Moscow has not reciprocated the favor, often supporting UN Security Council resolutions and complying with sanctions against the North Korean regime.
Since 1991, the Kremlin has often sympathized with Seoul over the Soviet-inspired regime in Pyongyang, Fyodor Tertitskiy, a senior research fellow at Kookmin University in Seoul, told The Moscow Times.
“Moscow has maintained neutrality in Korea, and was even more favorable to the South than to the North,” Tertitskiy said.
Russian foreign policy has even had a certain “disdain” toward its Soviet-era allies in Southeast Asia, preferring to focus solely on China, a source close to the Russian Foreign Ministry told The Moscow Times.
Russia’s international isolation due to the invasion of Ukraine has drastically changed the situation.
“We realize that nothing will work out for us in the West in the next decade or two,” the source close to the Foreign Ministry said. “The war in Ukraine will end at some point, but we won’t go back to business as usual.”
This week’s military partnership agreement with North Korea, which includes a mutual defense clause, is practical as well as symbolic.
“We have been given assistance [from North Korea since the start of the war] that cannot be neglected: a serious, direct contribution to the frontline.
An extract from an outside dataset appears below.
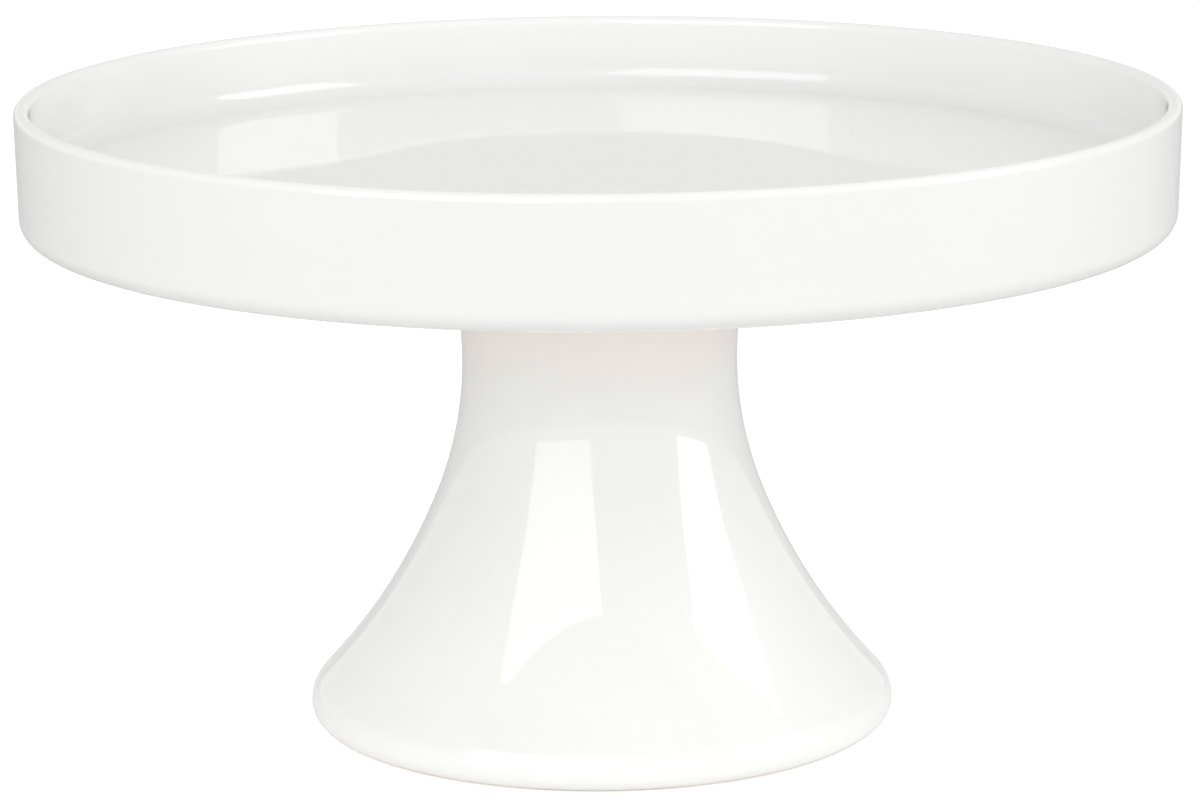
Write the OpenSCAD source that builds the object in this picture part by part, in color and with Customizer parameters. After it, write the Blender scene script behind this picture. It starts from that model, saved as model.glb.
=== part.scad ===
// Footed cake stand in glazed porcelain: a tray plate bolted to a hollow trumpet-shaped pedestal.
// Millimetres, +Z up. The origin is the centre of the foot, on the table.

/* [Plate] */
// Height of the whole stand, from the table to the plate's rim
stand_h = 154; // [145:1:165]
// Outside diameter of the plate at its rim
plate_d = 280; // [250:1:300]
// Thickness of the plate's upright wall
wall_t = 3.6; // [3:0.2:4.4]
// Height of the plate's outer wall, from its lower edge to the rim
wall_h = 30.5; // [28:0.5:34]
// Depth of the tray, from the rim down to its floor
tray_depth = 18.5; // [16:0.5:20]
// Thickness of the tray's floor
floor_t = 6.5; // [5.5:0.5:7.5]

/* [Pedestal] */
// Outside diameter of the pedestal at its waist, where it is narrowest
waist_d = 67.2; // [60:0.4:76]
// Height of the waist above the table
waist_h = 89.5; // [86:0.5:93]
// Thickness of the pedestal's wall
pedestal_t = 5.5; // [4.5:0.5:6.5]
// Radius of the hollow curve through the waist, seen from the side
waist_curve = 90; // [80:1:110]
// Radius of the slacker hollow curve below it, down to the base
skirt_curve = 150; // [130:1:170]
// Slope from upright where the waist's curve hands over to the slacker one, in degrees
waist_slope = 22; // [18:1:24]
// Slope from upright where the slacker curve ends above the base, in degrees
base_slope = 41.5; // [39:0.5:43]
// Radius of the bulge that rounds the base over
base_round = 8; // [6:0.5:9]
// Height of the base's widest line above the table
base_wide_h = 3.9; // [3:0.1:4.5]
// Width of the thickened foot, from its outside to its inside
foot_w = 8.5; // [8:0.5:11]

/* [Joint] */
// Thickness of the gasket between the plate and the pedestal
gasket_t = 1.5; // [1:0.25:2]
// Thickness of the deck that closes the pedestal's top
deck_t = 7; // [6:0.5:8]
// Length of the bolt under its head
bolt_l = 25; // [25:1:30]

/* [Hidden] */
$fn = 96;
arc_error = 0.015;

porcelain = "#f4f3f0";
steel = "#b9bcc0";

// Plate: heights from the rim down, then the radii of its wall and of the boss underneath
wall_z = stand_h - wall_h;
floor_z = stand_h - tray_depth;
under_z = floor_z - floor_t;
plate_r = plate_d / 2;
lip_r = wall_t / 2;
draft = 0.5;
wall_foot_r = plate_r - draft;
wall_edge = 4.2;
tray_r = plate_r - wall_t - draft;
tray_cove = 5;
hem_in_r = wall_foot_r - 6.1;
hem_edge = 1.8;
hem_cove = 3.5;
boss_r = 41;
boss_z = under_z - 3;
boss_edge = 1;
boss_root = 2;
spigot_r = 30;
spigot_edge = 1;
spigot_z = boss_z - 3.8;
socket_r = 9.5;
socket_key_r = 11;

// Pedestal: centres of its two hollow curves, both outside it
waist_centre = [waist_d / 2 + waist_curve, waist_h];
skirt_centre = waist_centre + (skirt_curve - waist_curve) * direction(waist_slope);

// Below the slacker curve the side runs straight to the bulge, just far enough to meet the table
slope_top = skirt_centre - skirt_curve * direction(base_slope);
slope_h = slope_top[1] - base_round * sin(base_slope) - base_wide_h;
base_r = slope_top[0] + slope_h * tan(base_slope) + base_round * (1 - cos(base_slope));
foot_in_r = base_r - foot_w;
foot_edge = 1.5;

// The crown at the pedestal's top, then the deck that the bolt passes through
crown_z = boss_z - gasket_t;
crown_edge = 1.5;
crown_r = waist_outside(crown_z - crown_edge);
recess_r = spigot_r + 0.5;
recess_depth = 3.5;
deck_z = crown_z - recess_depth;
deck_under_z = deck_z - deck_t;
deck_cove = 3;
bolt_hole_r = 6;

// M8 bolt, washers and wing nut
thread_r = 4;
thread_play = 0.05;
head_af = 13;
head_h = 5.3;
head_z = spigot_z + 0.8;
washer_r = 12;
rubber_t = 2;
steel_t = 2;
rubber_z = deck_under_z - rubber_t;
steel_z = rubber_z - steel_t;
nut_seat_r = 8.2;
nut_end_r = 6.5;
nut_h = 8;
wing_tip_r = 6;
wing_reach = 13.4;
wing_drop = 13.5;
wing_t = 3;

function direction(angle) = [cos(angle), sin(angle)];

// Radius of the pedestal's outside or inside at a height on the waist's curve, and the curve's
// slope there, where depth is how far into the wall
function waist_outside(z) = waist_centre[0] - waist_curve * cos(flare(z, 0));
function waist_inside(z) = waist_centre[0] - (waist_curve + pedestal_t) * cos(flare(z, pedestal_t));
function flare(z, depth) = asin((z - waist_h) / (waist_curve + depth));

// Points along an arc, from one direction to another as seen from its centre, close enough
// together that the straight sides between them stay within arc_error of the true curve
function arc(centre, r, from, to) =
    let (steps = ceil(abs(to - from) / (2 * acos(1 - arc_error / r))))
    [for (i = [0 : steps]) centre + r * direction(from + (to - from) * i / steps)];

// Tray with an upright rim, a hem that hangs below the floor, and a boss with a spigot underneath
module plate() {
    color(porcelain) difference() {
        rotate_extrude() polygon(concat(
            [[0, spigot_z]],
            arc([spigot_r - spigot_edge, spigot_z + spigot_edge], spigot_edge, -90, 0),
            [[spigot_r, boss_z]],
            arc([boss_r - boss_edge, boss_z + boss_edge], boss_edge, -90, 0),
            arc([boss_r + boss_root, under_z - boss_root], boss_root, 180, 90),
            arc([hem_in_r - hem_cove, under_z - hem_cove], hem_cove, 90, 0),
            arc([hem_in_r + hem_edge, wall_z + hem_edge], hem_edge, -180, -90),
            arc([wall_foot_r - wall_edge, wall_z + wall_edge], wall_edge, -90, 0),
            arc([plate_r - lip_r, stand_h - lip_r], lip_r, 0, 180),
            arc([tray_r - tray_cove, floor_z + tray_cove], tray_cove, 0, -90),
            [[0, floor_z]]
        ));
        bolt_socket(0.01);
    }
}

// Blind socket in the boss, wider inside than at its mouth so that the cement can't pull out
module bolt_socket(past) {
    translate([0, 0, spigot_z - past]) cylinder(h = under_z - spigot_z + past, r = socket_r);
    translate([0, 0, spigot_z + 2]) cylinder(h = 3, r = socket_key_r);
}

// Hexagon-headed bolt, head up in the plate, with its thread drawn as a plain cylinder
module plate_bolt() {
    point = 1;
    tip_z = head_z - bolt_l;
    color(steel) {
        translate([0, 0, head_z]) intersection() {
            cylinder(h = head_h, r = head_af / 2 / cos(30), $fn = 6);
            cylinder(h = head_h, r1 = head_af / 2 + 4, r2 = head_af / 2);
        }
        translate([0, 0, tip_z + point]) cylinder(h = bolt_l - point + 0.5, r = thread_r);
        translate([0, 0, tip_z]) cylinder(h = point, r1 = thread_r - point, r2 = thread_r);
    }
}

// Cement that fills the socket round the bolt's head
module bolt_cement() {
    color("#d8d4c8") difference() {
        bolt_socket(0);
        plate_bolt();
    }
}

// Flat silicone ring that keeps the two glazed pieces apart
module joint_gasket() {
    color("#e9e7e1") translate([0, 0, crown_z]) difference() {
        cylinder(h = gasket_t, r = crown_r - crown_edge);
        translate([0, 0, -1]) cylinder(h = gasket_t + 2, r = recess_r + 0.7);
    }
}

// Hollow trumpet, open underneath, with a recessed deck at its top for the plate's spigot
module pedestal() {
    color(porcelain) difference() {
        rotate_extrude() pedestal_outside();
        rotate_extrude() pedestal_inside();
        translate([0, 0, deck_z]) cylinder(h = crown_z - deck_z + 1, r = recess_r);
        translate([0, 0, deck_under_z - 1]) cylinder(h = deck_t + 2, r = bolt_hole_r);
    }
}

module pedestal_outside() {
    polygon(concat(
        [[0, 0]],
        arc([base_r - base_wide_h, base_wide_h], base_wide_h, -90, 0),
        arc([base_r - base_round, base_wide_h], base_round, 0, base_slope),
        arc(skirt_centre, skirt_curve, 180 + base_slope, 180 + waist_slope),
        arc(waist_centre, waist_curve, 180 + waist_slope, 180 - flare(crown_z - crown_edge, 0)),
        arc([crown_r - crown_edge, crown_z - crown_edge], crown_edge, 0, 90),
        [[0, crown_z]]
    ));
}

module pedestal_inside() {
    slope_end = skirt_centre - (skirt_curve + pedestal_t) * direction(base_slope);
    roof_z = deck_under_z - deck_cove;
    roof_r = waist_inside(roof_z);
    polygon(concat(
        [[0, -1], [foot_in_r + foot_edge, -1]],
        arc([foot_in_r + foot_edge, foot_edge], foot_edge, -90, -180),
        [[foot_in_r, slope_end[1] - (foot_in_r - slope_end[0]) / tan(base_slope)]],
        arc(skirt_centre, skirt_curve + pedestal_t, 180 + base_slope, 180 + waist_slope),
        arc(waist_centre, waist_curve + pedestal_t, 180 + waist_slope, 180 - flare(roof_z, pedestal_t)),
        arc([roof_r - deck_cove, roof_z], deck_cove, 0, 90),
        [[0, deck_under_z]]
    ));
}

module washer(z, t, hole_r) {
    translate([0, 0, z]) difference() {
        cylinder(h = t, r = washer_r);
        translate([0, 0, -1]) cylinder(h = t + 2, r = hole_r);
    }
}

// Soft washer that bears on the glaze under the deck
module rubber_washer() {
    color("#2b2b2b") washer(rubber_z, rubber_t, thread_r + 0.3);
}

// Wide steel washer that spreads the nut's load
module steel_washer() {
    color(steel) washer(steel_z, steel_t, thread_r + 0.4);
}

// Wing nut for fingers, tapering down from its seat under the steel washer
module wing_nut() {
    color(steel) translate([0, 0, steel_z]) difference() {
        union() {
            translate([0, 0, -nut_h]) cylinder(h = nut_h, r1 = nut_end_r, r2 = nut_seat_r);
            for (side = [0, 180]) rotate([90, 0, side]) translate([0, 0, -wing_t / 2])
                linear_extrude(wing_t) wing();
        }
        translate([0, 0, -nut_h - 1]) cylinder(h = nut_h + 2, r = thread_r + thread_play);
    }
}

// One wing, seen from the front: a round tip, and a web between its two tangents from the barrel
module wing() {
    tip = [wing_reach, -wing_drop];
    top = [nut_end_r - 1, -1.2];
    bottom = [nut_end_r - 1, -nut_h];
    translate(tip) circle(wing_tip_r);
    polygon([bottom, tangent(bottom, tip, -1), tip, tangent(top, tip, 1), top]);
}

// Where the line from a point touches the wing's round tip, on one side or the other
function tangent(from, tip, side) =
    let (away = from - tip, spread = acos(wing_tip_r / norm(away)))
    tip + wing_tip_r * direction(atan2(away[1], away[0]) - side * spread);

plate();
plate_bolt();
bolt_cement();
joint_gasket();
pedestal();
rubber_washer();
steel_washer();
wing_nut();
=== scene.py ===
import math

import bpy
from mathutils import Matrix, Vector


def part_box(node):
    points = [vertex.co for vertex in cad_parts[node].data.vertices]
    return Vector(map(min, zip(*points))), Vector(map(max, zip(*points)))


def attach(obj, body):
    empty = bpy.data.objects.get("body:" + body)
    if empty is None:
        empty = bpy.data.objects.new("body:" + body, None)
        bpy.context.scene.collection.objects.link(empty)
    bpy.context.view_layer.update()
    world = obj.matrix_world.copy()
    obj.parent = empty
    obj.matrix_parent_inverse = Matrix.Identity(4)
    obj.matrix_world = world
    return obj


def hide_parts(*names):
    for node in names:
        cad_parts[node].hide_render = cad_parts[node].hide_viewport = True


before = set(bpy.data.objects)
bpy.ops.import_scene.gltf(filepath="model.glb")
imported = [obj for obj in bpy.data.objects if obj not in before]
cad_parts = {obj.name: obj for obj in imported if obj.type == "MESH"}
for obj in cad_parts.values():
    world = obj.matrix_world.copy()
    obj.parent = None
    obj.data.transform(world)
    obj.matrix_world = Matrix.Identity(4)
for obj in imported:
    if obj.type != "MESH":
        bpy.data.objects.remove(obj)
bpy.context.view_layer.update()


# ---------------------------------------------------------------------------------------------
# Plate: a round tray of white porcelain, pressed in a mould on a wheel and glazed all over except
# the face that it stood on in the kiln. A spigot and a boss underneath carry the cemented bolt.

MM = 0.001
plate_low, plate_high = (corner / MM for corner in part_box("plate"))
plate_r, rim_z, spigot_z = plate_high.x, plate_high.z, plate_low.z
wall_t, draft = 3.6, 0.5
wall_z = rim_z - 30.5
floor_z = rim_z - 18.5
under_z = floor_z - 6.5
boss_z = under_z - 3
spigot_r, boss_r = 30, 41
hem_in_r = plate_r - draft - 6.1
hem_edge_r, hem_cove_r = 1.8, 3.5
wall_edge_r = 4.2
tray_r, tray_cove_r = plate_r - wall_t - draft, 5
socket_r, key_r = 9.5, 11
key_low_z, key_high_z = spigot_z + 2, spigot_z + 5
sag, sag_r = 1.0, 60


def arc(centre_r, centre_z, radius, start, end, steps):
    """Points (radius, height) along an arc, from one direction to another, in degrees"""
    turns = [math.radians(start + (end - start) * i / steps) for i in range(steps + 1)]
    return [(centre_r + radius * math.cos(t), centre_z + radius * math.sin(t)) for t in turns]


def hold_straights(outline, near=0.6, longest=3.0):
    """Adds a point close to each end of every long straight side, to keep its shading flat"""
    held = [outline[0]]
    for start, end in zip(outline, outline[1:]):
        a, b = Vector(start), Vector(end)
        side = b - a
        if side.length > longest:
            held += [tuple(a + side.normalized() * near), tuple(b - side.normalized() * near)]
        held.append(end)
    return held


def draw_outline(name, points):
    """Pushes one vertex from point to point in the plane y = 0, and leaves the edges selected"""
    bpy.ops.object.select_all(action="DESELECT")
    bpy.ops.mesh.primitive_plane_add(size=MM, location=(0, 0, 0))
    piece = bpy.context.object
    piece.name = name
    bpy.ops.object.mode_set(mode="EDIT")
    bpy.ops.mesh.merge(type="CENTER")
    bpy.ops.transform.translate(value=(points[0][0] * MM, 0, points[0][1] * MM))
    for here, there in zip(points, points[1:]):
        push = ((there[0] - here[0]) * MM, 0, (there[1] - here[1]) * MM)
        bpy.ops.mesh.extrude_region_move(TRANSFORM_OT_translate={"value": push})
    bpy.ops.mesh.select_all(action="SELECT")
    return piece


def turn(name, outline, segments):
    """A solid turned from an outline that runs from axis to axis, or back to where it began"""
    piece = draw_outline(name, hold_straights(outline))
    bpy.ops.mesh.spin(steps=segments, angle=math.tau, center=(0, 0, 0), axis=(0, 0, 1))
    bpy.ops.mesh.select_all(action="SELECT")
    bpy.ops.mesh.remove_doubles(threshold=0.002 * MM)
    bpy.ops.mesh.normals_make_consistent(inside=False)
    bpy.ops.object.mode_set(mode="OBJECT")
    bpy.ops.object.shade_smooth()
    return piece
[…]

There were hundreds of trains. That’s millions of shells. That’s a lot, really. Enough for 100 or 200 days of war,” the Russian government official said.
The signing of the treaty will deal a major blow to Moscow’s relations with South Korea and Japan, Tertitskiy said.
Meanwhile, Putin’s visit to U.S. partner Vietnam — which President Joe Biden visited as recently as September 2023 and where Russia has joint oil and gas projects — is primarily symbolic, said Mikhail Korostikov, a nonresident scholar at the Belgrade Center for Security Policy.
“After Putin’s visit to North Korea, he needed to show that he can still go to democratic countries that are not in confrontation with the rest of the world,” Korostikov said.
Russian state oil company Zarubezhneft has been operating in Vietnam since the Soviet era. Though Gazprom had plans to develop an offshore site, geopolitics have thrown a wrench in these plans, said Sergey Vakulenko, a nonresident scholar at the Carnegie Russia Eurasia Center.
“Vietnam has a long coastline and an extensive shelf with proven oil-bearing capacity, so there is also a reason for further exploration. But there are problems with this shelf, as China claims the entire South China Sea, and it is unlikely that Russia will challenge this now,” Vakulenko told The Moscow Times.
Large-scale agreements for oil and gas projects between Moscow and Hanoi have often fallen apart during implementation, a former employee at a Russian state-controlled oil and gas company operating in Vietnam told The Moscow Times.
The former employee blamed Washington, which he claimed “is putting pressure on Vietnam.”
Though trade between the two countries is not significant — just over $5.5 billion at its peak in 2021 and about $3.6 billion in 2023 — Vietnam has been an active participant in Russian foreign policy initiatives.
The Eurasian Economic Union (EAEU)-Vietnam free trade zone has been in place since October 2016. Russia is Vietnam’s main arms supplier and is perceived by local elites as a good partner for diversifying international ties at a time when Southeast Asia has been embroiled in the U.S.-China standoff.
Hanoi ignored Washington’s protests over Putin’s visit, but this is likely the maximum level of confrontation with the U.S. that Vietnam is willing to engage in, Korostikov said. And what the two parties agreed upon during Putin’s visit is likely to remain a secret.
“The publication of any substantive documents would cause serious problems for Hanoi, since Vietnam, unlike the DPRK, is fully embedded in the global economy and maintains good relations with Western countries,” Korostikov said. “Nevertheless, the chances that Vietnam will supply Russia with arms are close to zero.”
“We don’t have a separate North Korea policy right now, or a Vietnam policy. Our policy is to achieve the best results on the battlefield,” a Russian government official told The Moscow Times.
He added: “This is a signal to the U.S. and other countries that we can create partnerships in other regions that are unpleasant for them. We are simply mirroring what they are doing to us in Ukraine, in Syria, in Armenia and so on.”